The one album you should buy this month: Tariverdiev – Film Music
- Sam Bradley
- 1 December 2015
50 tracks across three records, cinephiles can put this on top of their Christmas wishlist
Back when St Petersburg was called Leningrad and film directors defected to escape censors, composer Mikael Tariverdiev was the Danny Elfman of his day. Spurred by a long-standing collaboration with director Mikhail Kalik, Tariverdiev scored some of the most popular Soviet films of the day, from Goodbye, Boys to rom-com Irony of Fate and the cult TV spy series Seventeen Moments of Spring – yet, until now, none of his music has been available in the West.
After a chance encounter with one of the composer’s soundtracks in a Moscow café, music producer Stephen Coates spent four years hunting down and collecting Tariverdiev’s works for release; the result is Film Music, a compilation of about 50 tracks on three discs. Combining records, photography and written biography, it’s both a historical record of the artistic output of the Soviet Union after Stalin and a compilation record containing tracks from across Tariverdiev’s career, during which he wrote music for over 130 films. The fact that the films these scores were made for are themselves largely unavailable in the West isn’t a barrier; instead, it only highlights how evocative and effective Tariverdiev’s work could be.

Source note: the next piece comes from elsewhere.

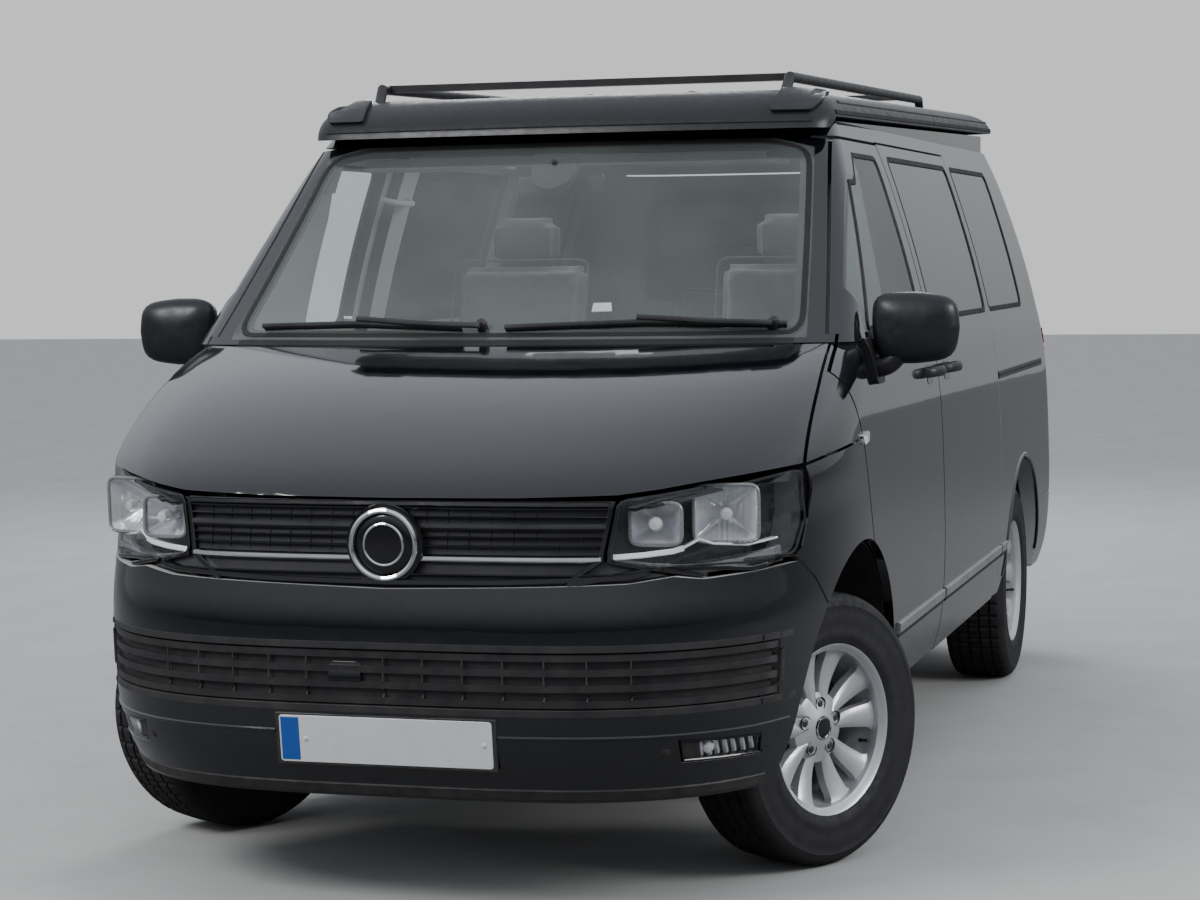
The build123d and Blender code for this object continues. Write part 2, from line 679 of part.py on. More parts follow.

The soundtrack from Irony of Fate – a hugely popular romantic comedy of errors with, according to the synopsis, a hilarious-sounding subplot concerning Brezhnev-era architecture – is especially seasonal, though that might just be because the Soviet Union, with all that red-and-gold livery, was the most Christmassy of all the Cold War superpowers. Meanwhile, the score from Seventeen Moments of Spring is noirish and brooding. Fittingly for a spy thriller made for TV about a Nazi official who defects to the USSR as the Red Army advance on Berlin, it’s redolent of a world of collars-turned-up against the cold, counter-espionage in corridors and fraught conversations in bunkers.
Tariverdiev returned to the same themes throughout his life, despite his huge canon covering classical, jazz and avant-garde music. The composer’s early work is chirpy and optimistic, though often melancholy, and on the tracks from the end of his career, it seems as if he attempted to reprise some of the themes he first discovered in the 60s.
Despite the amount of material included, Film Music is still just a snapshot, though a unique one: a portrait of a composer producing artistically fulfilling work despite political stagnation and censorship, popular whilst practically unknown outside of his native culture. Film Music is a rare thing; a compilation record that tells a story.
Film Music is out now via Earth Records, available on download, CD and LP.